12 In relation to subpoenas, the claim is $112,000. I am not persuaded that a sum of that order should be awarded. However, it is plain that there has been duplication, and that duplication is of significance. Doing the best I can, I determine that sum in the amount of $20,000.

13 Finally, in relation to the proofing of witnesses, the claim is for a sum in excess of $74,000. Again, I do not believe it appropriate to include a sum of that magnitude. But again doing the best I can, I am satisfied that there has been significant duplication, and I would determine the appropriate sum to be $30,000.

14 I accept that there will be wastage in relation to various directions hearings, briefing of counsel, and probably in relation to interrogatories. However, as I have indicated, I am not confident that I could do justice in awarding a specific sum in relation to those matters and I leave them out of account. The consequence is that I will order the transfer of the defamation proceedings to the Federal Court, the proceedings being number 297559/2009. I order the transfer of those proceedings to the Federal Court.

15 I order the plaintiff to pay the defendants’ costs being costs of the defamation proceedings which have been wasted in the sum of $250,000. I direct that that order for costs cannot be enforced until after the conclusion of the proceedings in the Federal Court. I further order the plaintiff to pay the defendants’ costs of the stay application which was made on 8 April 2010 in the sum of $15,000.

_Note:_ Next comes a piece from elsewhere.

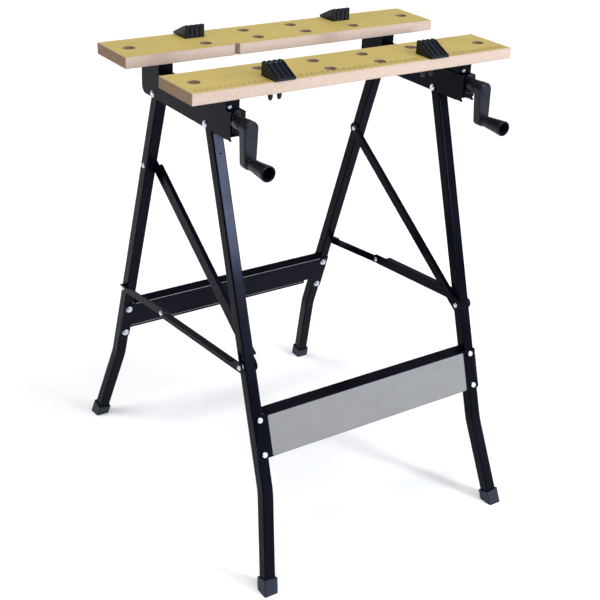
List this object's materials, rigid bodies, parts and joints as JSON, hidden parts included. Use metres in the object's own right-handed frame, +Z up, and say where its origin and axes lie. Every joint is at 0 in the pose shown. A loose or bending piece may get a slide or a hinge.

16 In relation to costs of the motion to transfer the proceedings to the Federal Court, the plaintiff has of course succeeded. However, a large part of the debate in relation to that motion before me has been in respect of the matter of costs where the defendant has been successful, the plaintiff taking the position that no order should be made. In those circumstances, it seems to me appropriate that I make no order for either parties' costs of the motion and I so order.

17 I reserve liberty to apply but not in relation to the matter of costs; otherwise liberty to apply is reserved. I note that these proceedings will remain on foot in this court to enable the resolution of outstanding subpoenas which are returnable on 22 and 29 October 2010.